I think that the biggest risk in all this is that achievement might not go up. This would then create a rather traditional response from teacher organisations of “we told you so” when it might actually mean that the indicators are still heading south but more slowly. It is imperative now that we get into reporting progress in meaningful and honest ways and that means cohort reporting. What is happening to each group of students. That is the test.

So the unique student identifier has now become urgent and critical. I sometimes joke that an IRD Number should be tattooed, discretely of course but in a place able to be accessed without embarrassment, to help us achieve this but this idea has not gained ground. I believe that the privacy lobby is still arguing about the invasive nature of such identifiers. Meanwhile we pay a heavy price in education through simply not being able to produce robust statics on how we are going.
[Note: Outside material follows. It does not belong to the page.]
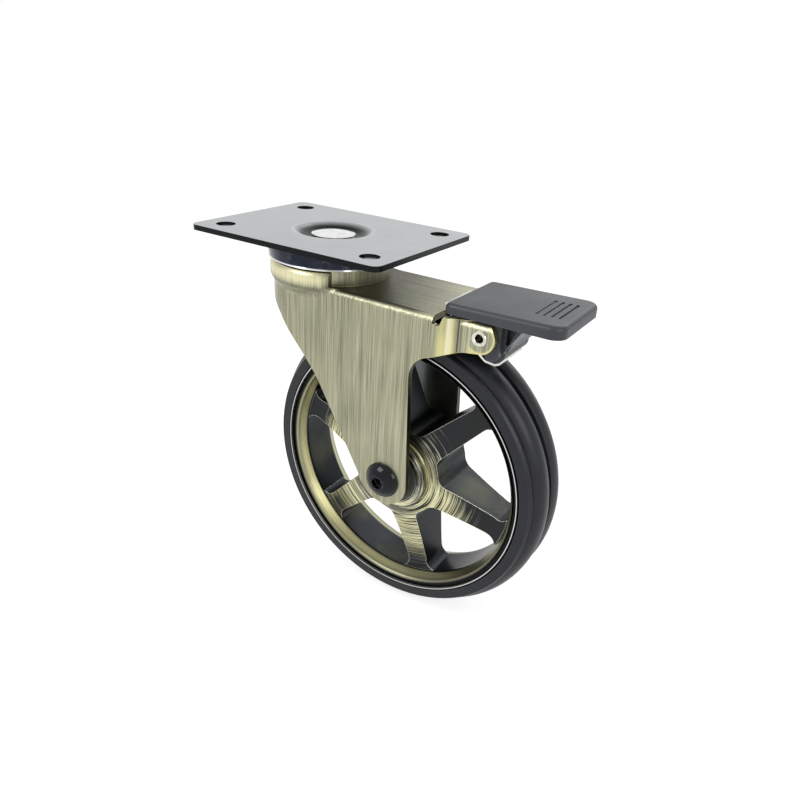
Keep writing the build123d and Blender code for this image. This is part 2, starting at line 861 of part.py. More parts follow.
# Brake pedal: the pad and, between the ears, the body with its cam nose
pad_top_start_z = pad_underside_z + pad_thickness - pad_lift / 2
pad_top_end_z = pad_underside_z + pad_thickness + pad_lift / 2
body_top_z = pad_underside_z + pad_thickness / 2
nose_centre = (nose_x, nose_z)
front_touch = touch_point((body_front_x, pivot_z), nose_centre, nose_radius, 1)
rear_touch = touch_point((body_rear_x, pad_underside_z), nose_centre, nose_radius, -1)

# Side outline of the pedal's web, from the pad to its nose
with BuildSketch() as pedal_side:
    with BuildLine():
        Polyline(
            front_touch,
            (body_front_x, pivot_z),
            (body_front_x, body_top_z),
            (body_rear_x, body_top_z),
            (body_rear_x, pad_underside_z),
            rear_touch,
        )
        ThreePointArc(rear_touch, (nose_x, nose_z - nose_radius), front_touch)
    make_face()

with BuildPart() as brake_pedal:
    with BuildSketch(Plane.XZ):
        with BuildLine():
            Polyline(
                (pad_start_x, pad_underside_z),
                (pad_end_x, pad_underside_z),
                (pad_end_x, pad_top_end_z),
                (pad_start_x, pad_top_start_z),
                close=True,
            )
        make_face()
    extrude(amount=pad_half_width, both=True)
    uprights = brake_pedal.edges().filter_by(Axis.Z).group_by(Axis.X)
    fillet(uprights[0], pad_corner_inner)
    fillet(brake_pedal.edges().filter_by(Axis.Z).group_by(Axis.X)[-1], pad_corner_outer)
    fillet(brake_pedal.faces().sort_by(Axis.Z)[-1].edges(), pad_edge)
    # grip grooves across the pad's free end
    with BuildSketch(Plane.XY.offset(pad_top_end_z + pad_edge)):
        with Locations((grip_first_x + grip_pitch * (grip_count - 1) / 2, 0)):
            with GridLocations(grip_pitch, grip_pitch, grip_count, 1):
                Rectangle(grip_width, grip_length)
    extrude(amount=-pad_edge - grip_depth - pad_lift / 4, mode=Mode.SUBTRACT)
    # the web under the pad, down to the round nose
    web_half = pedal_body_half - cheek_height
    with BuildSketch(Plane.XZ):
        add(pedal_side.sketch)
    extrude(amount=web_half, both=True)
    # a pocket in each side of the web
    with BuildSketch(Plane.XZ):
        with BuildLine():
            FilletPolyline(
                (pocket_front_x, pad_underside_z),
                (pocket_rear_x, pad_underside_z),
                (pocket_front_x, pocket_low_z),
                radius=[pocket_bend, pocket_bend, pocket_bend],
                close=True,
            )
        make_face()
    extrude(amount=pad_half_width, both=True, mode=Mode.SUBTRACT)
    with BuildSketch(Plane.XZ):
        with BuildLine():
            Polyline(
                (pocket_front_x - pocket_bend, body_top_z),
                (pocket_rear_x + pocket_bend, body_top_z),
                (pocket_rear_x + pocket_bend, pad_underside_z),
                (pocket_front_x, pocket_low_z - pocket_bend),
                (pocket_front_x - pocket_bend, pocket_low_z - pocket_bend),
                close=True,
            )
        make_face()
    extrude(amount=pedal_body_half - pocket_depth, both=True)
    # cheeks that run between the ears, and the cam that bears on the leaf
    with BuildSketch(Plane.XZ):
        add(pedal_side.sketch)
        with Locations((cheek_rear_x, body_top_z)):
            Rectangle(body_rear_x, -pivot_z, align=(Align.MIN, Align.MAX), mode=Mode.SUBTRACT)
    extrude(amount=pedal_body_half, both=True)
    with BuildSketch(Plane.XZ):
        with Locations((cam_x, cam_z)):
            Circle(cam_radius)
    extrude(amount=cam_half_width, both=True)
    with BuildSketch(pivot_plane):
        Circle(rivet_radius + running_gap)
    extrude(amount=ear_half_width, both=True, mode=Mode.SUBTRACT)
brake_pedal.part.label = "brake_pedal"
export_step(brake_pedal.part, "parts/brake_pedal.step")

# Pedal rivet, a tube flanged over both ears
with BuildPart() as pedal_rivet:
    with BuildSketch(pivot_plane):
        Circle(rivet_radius)
    extrude(amount=ear_half_width, both=True)
    for rivet_side in (-1, 1):
        with BuildSketch(pivot_plane.offset(rivet_side * ear_half_width)):
            Circle(rivet_flange_radius)
        extrude(amount=rivet_side * rivet_flange)
    with BuildSketch(pivot_plane):
        Circle(rivet_bore_radius)
    extrude(amount=ear_half_width + rivet_flange, both=True, mode=Mode.SUBTRACT)
    near_rims = pedal_rivet.edges().filter_by(GeomType.CIRCLE).group_by(Axis.Y)[0]
    chamfer(near_rims, rivet_edge)
    far_rims = pedal_rivet.edges().filter_by(GeomType.CIRCLE).group_by(Axis.Y)[-1]
    chamfer(far_rims, rivet_edge)
pedal_rivet.part.label = "pedal_rivet"
export_step(pedal_rivet.part, "parts/pedal_rivet.step")

# Brake leaf, hooked over the crown's end and curved round under the cam nose
hook_x = crown_end_x + free_gap
hook_z = crown_top_z + free_gap + leaf_thickness
with BuildPart() as brake_leaf:
    with BuildSketch(Plane.XZ):
        with BuildLine():
            leaf_line = FilletPolyline(
                (crown_end_x - leaf_hook, hook_z),
                (hook_x, hook_z),
                (hook_x, crown_underside_z - leaf_drop),
                (leaf_heel_x, leaf_heel_z),
                (leaf_low_x, leaf_low_z),
                (leaf_tip_x, leaf_tip_z),
                radius=[leaf_hook_bend, leaf_bend, leaf_bend, leaf_bend / 2],
            )
            offset(leaf_line, amount=leaf_thickness, side=Side.LEFT)
        make_face()
    extrude(amount=leaf_half_width, both=True)
brake_leaf.part.label = "brake_leaf"
export_step(brake_leaf.part, "parts/brake_leaf.step")
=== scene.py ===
"""Looks of a braked swivel castor with a spoked wheel.

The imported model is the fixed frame, in metres. Each sub-assembly is a class that holds the
finishes of its pieces and dresses them. Each finish is a frozen class: its fields say what
colours it has and where they change, and its build method makes one material.
"""
import logging
import math
from dataclasses import dataclass
from enum import Enum
from typing import NamedTuple

import bpy
from mathutils import Matrix, Vector

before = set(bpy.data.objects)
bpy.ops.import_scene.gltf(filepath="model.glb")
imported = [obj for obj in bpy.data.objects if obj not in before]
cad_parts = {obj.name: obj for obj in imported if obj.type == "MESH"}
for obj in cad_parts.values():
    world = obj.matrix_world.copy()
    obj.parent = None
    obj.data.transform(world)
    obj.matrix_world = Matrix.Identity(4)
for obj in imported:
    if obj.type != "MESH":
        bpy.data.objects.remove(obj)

LOG = logging.getLogger("castor")
MM = 0.001
AXLE_X = 50.5 * MM
AXLE_Z = -106.0 * MM

Socket = bpy.types.NodeSocket
Colour = tuple[float, float, float]
Stops = tuple[tuple[float, Colour], ...]
Number = Socket | float
Paint = Socket | Colour


class Band(NamedTuple):
    """A range of some value, and the amounts that a finish has at the range's two ends."""

    low: float
    high: float
    start: float = 0.0
    end: float = 1.0

    def times(self, share: float) -> "Band":
        """Return the band with both amounts multiplied."""
        return Band(self.low, self.high, self.start * share, self.end * share)


def mm(low: float, high: float, start: float = 0.0, end: float = 1.0) -> Band:
    """Return a band whose range is given in millimetres."""
    return Band(low * MM, high * MM, start, end)


def soft(start: float, end: float) -> Band:
    """Return a band over the values that a soft random pattern mostly has."""
    return Band(0.3, 0.7, start, end)


class Pattern(NamedTuple):
    """A soft random pattern: how fine it is, and how many and how strong its finer layers."""

    scale: float
    layers: float
    strength: float = 0.5


class Relief(NamedTuple):
    """How deep a pattern lies in a surface, in metres, and how much of it shows."""

    depth: float
    strength: float


class Brush(Enum):
    """The way that fine lines run: how closely they lie along X, Y and Z, and their pattern."""

    PLATE = ((60.0, 900.0, 60.0), Pattern(1.0, 4.0))
    LEG_FINE = ((3400.0, 3400.0, 30.0), Pattern(1.0, 2.0, 0.6))
    LEG_BROAD = ((700.0, 700.0, 11.0), Pattern(1.0, 2.0))
    CROWN = ((30.0, 1700.0, 30.0), Pattern(1.0, 3.0))
    SCRATCH = ((60.0, 1600.0, 60.0), Pattern(1.0, 3.0))


class Stuff(Enum):
    """What a surface is made of, as how metallic its shader is."""

    METAL = 1.0
    PLASTIC = 0.0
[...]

Then there is the impact of truancy on class size. If 29,000 students are on average away from school each day (these are official figures) then the impact on class size must have been significant. We will have to be vigilant that class sizes do not balloon as we get on top of truancy.

Also, if we tackle the NEETs issue with vigour and succeed there could be a further 20,000 students at school. Solving the issues of disengagement and educational failure is a sure way to increase the number of teachers in schools!
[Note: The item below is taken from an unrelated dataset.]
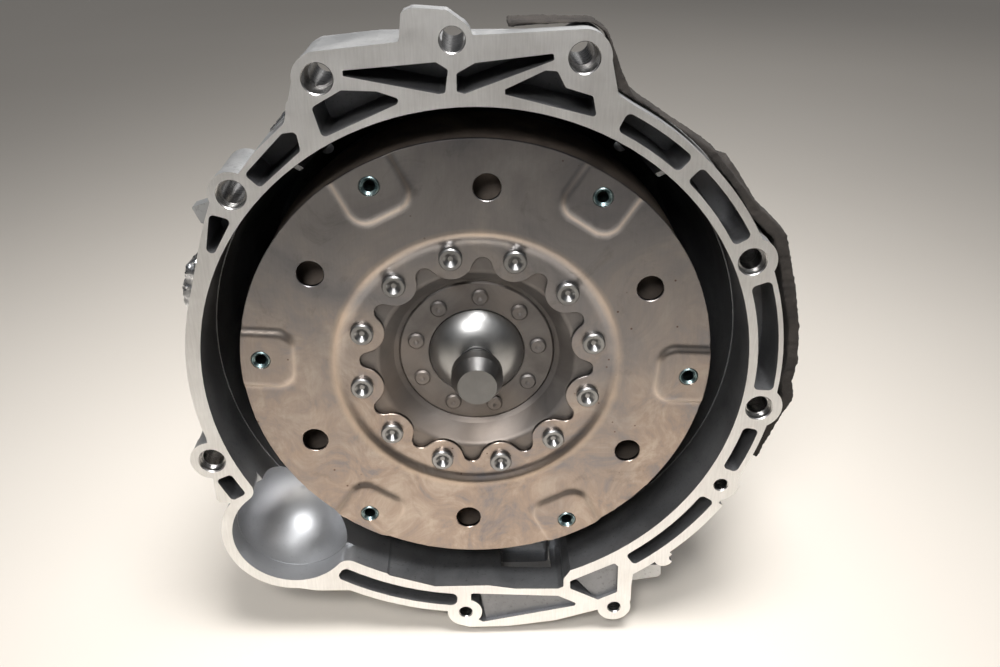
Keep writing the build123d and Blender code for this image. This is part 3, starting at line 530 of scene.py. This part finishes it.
def near_boss(x, z):
    """Whether (x, z) is inside a bolt boss's drilled seat."""
    for bx, bz in LARGE_BOSSES:
        if math.hypot(x - bx * MM, z - bz * MM) < SEAT_R:
            return True
    return any(math.hypot(x - bx * MM, z - bz * MM) < SMALL_SEAT_R for bx, bz in SMALL_BOSSES)


def inside_bell(centre, normal, tree):
    """Whether a face is taken as the bell's inside: close to an axis, or facing it with nothing between."""
    x, y, z = centre
    if math.hypot(x, z) < OPENING_R or math.hypot(x - STARTER_X, z - STARTER_Z) < STARTER_R:
        return True
    if not 1 * MM < y < BELL_DEPTH:
        return False
    to_axis = Vector((-x, 0, -z)).normalized()
    if math.hypot(x, z) < RIB_FOOT_R:
        return True
    start = centre + normal * PROBE_GAP
    return normal.dot(to_axis) > -0.2 and tree.ray_cast(start, to_axis, BELL_REACH)[0] is None


def surface_class(centre, normal, tree):
    """Which of the casting's surfaces a face belongs to, as an index into CASTING_PAINT."""
    x, y, z = centre
    on_front = normal.y < -0.99 and y < FACE_TOLERANCE
    on_back = normal.y > 0.99 and y > HOUSING_BACK - FACE_TOLERANCE
    if on_front or on_back:
        return FACE_SLOT
    if near_boss(x, z) and y < BOSS_DEPTH:
        return BORE_SLOT
    # This test and the first one in inside_bell go by place alone, whichever way the face looks,
    # so they also take in the outer wall where that is as close to an axis
    in_bell = math.hypot(x, z) < RIB_FOOT_R or math.hypot(x - STARTER_X, z - STARTER_Z) < STARTER_R + 1 * MM
    if 2 * MM < y < BELL_DEPTH and in_bell:
        return BELL_SLOT
    if y < BELL_DEPTH + 10 * MM and normal.y < 0.5 and inside_bell(centre, normal, tree):
        return BELL_SLOT
    if abs(y - SHALLOW_DEPTH) < 0.3 * MM and normal.y < -0.9:
        return LEDGE_SLOT
    if not 0 < y < POCKET_DEPTH + 1 * MM:
        return OUTSIDE_SLOT
    start = centre + normal * PROBE_GAP
    if normal.y < -0.9:
        ways = [Vector((math.cos(turn), 0, math.sin(turn))) for turn in (0.3, 1.9, 3.4, 5.0)]
        walls = [tree.ray_cast(start, way, POCKET_REACH) for way in ways]
        open_front = tree.ray_cast(start, Vector((0, -1, 0)), POCKET_DEPTH + 12 * MM)[0] is None
        return POCKET_SLOT if open_front and all(hit[0] is not None for hit in walls) else OUTSIDE_SLOT
    if abs(normal.y) < 0.4 and tree.ray_cast(start, normal, WALL_REACH)[0] is not None:
        return POCKET_SLOT
    return OUTSIDE_SLOT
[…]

This is a vexed issue. Oh, I forgot there are also the teen parents (25,000 I was told). Of course there is some double counting in all these figures. A side issue is that a teen Mum only has an entitlement until age 18 years. This is something that is an abrogation of human rights and applies only to them and, seemingly, to First XV aspirants in Auckland schools!

The thing that will silence the argument about class size will be a clear improvement in achievement. That is the challenge and that is why we go teaching in the first place.